Today, due to this balance of forces, we can expect little if any action on this agenda.
Conservative-inspired political gridlock – aimed at protecting oil company profits and hegemony in the energy sector – isn't going away any time soon and will require an extra effort by the labor and people's upsurge begun in Wisconsin to end Republican control of the House and rebuild the Democratic majority in the Senate. The focus in the next two years will have to be on strengthening the coalition that supported Obama in 2008. This includes electing Democrats whose loyalties are more closely tied to the labor and environmental movements – the "blue-green" coalition. Indeed, pressure from this core of voters and activists will be important to transform U.S. foreign policy from one that spends U.S. treasury and lives to prop up major oil companies to one that focuses primarily on the needs of working families.
Unfortunately, the president's decision to escalate U.S. intervention in Libya, while conducting a war in Afghanistan and an ongoing military operation in Iraq, will likely dampen enthusiasm among his most ardent supporters.
It is apparent that the administration is under the sway of the usually mistaken notion that U.S. military power is so great that intervention will be swift, easy and cheap – not to mention just. In reality, military intervention is a slippery slope – recall Vietnam, Afghanistan and Iraq. It will be so as long as major multinational oil companies are more loyal to profits and dollars than to the American people. Already U.S. involvement appears to have no end in sight.

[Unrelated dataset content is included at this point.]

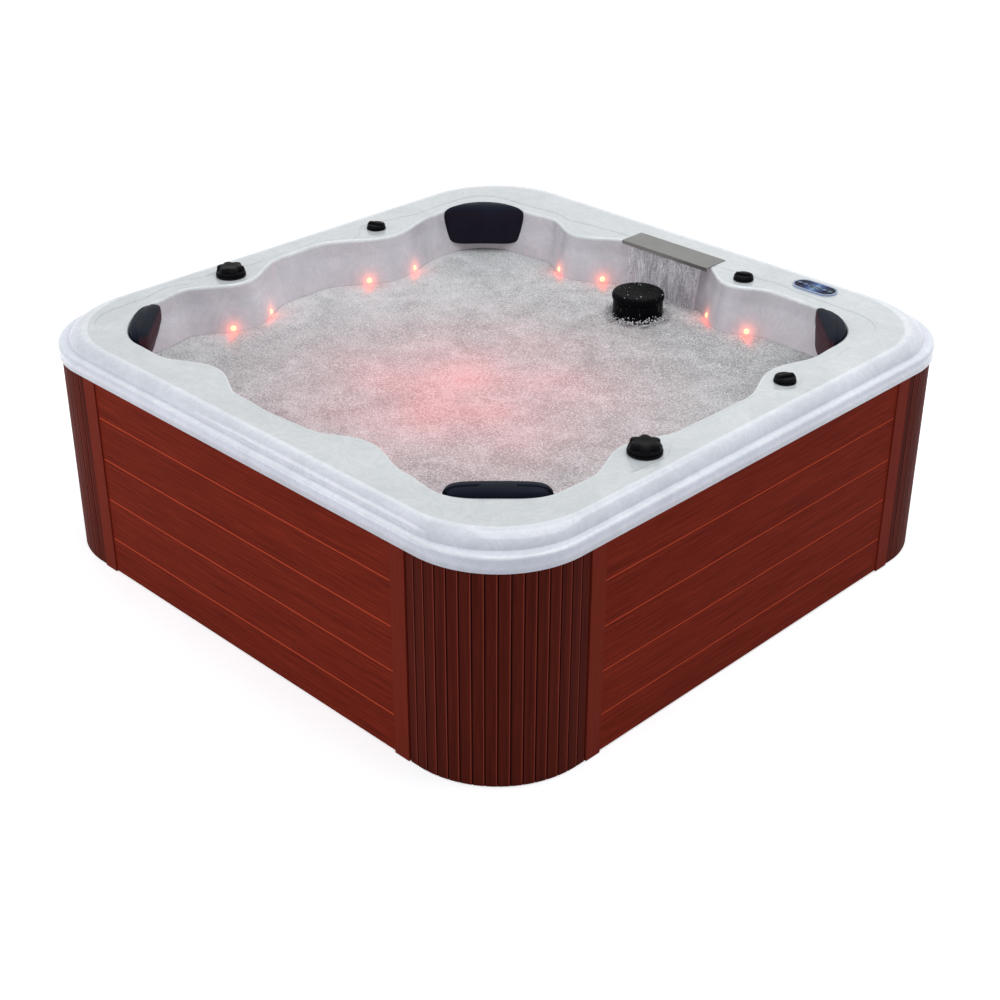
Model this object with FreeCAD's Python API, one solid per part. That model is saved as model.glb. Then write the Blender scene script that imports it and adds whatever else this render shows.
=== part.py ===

A public option in energy, like in the health insurance market, is needed to control spiraling costs of gas and oil, to rein in the disastrous logic of profit maximization, and to de-link military intervention from the strictly private concerns of major oil companies. The intensified broad unity of the peace majority and the labor movement in action to stop Republican Party's antics domestically, its control of the House of Representatives, and its disastrous influence in the media will turn this tide.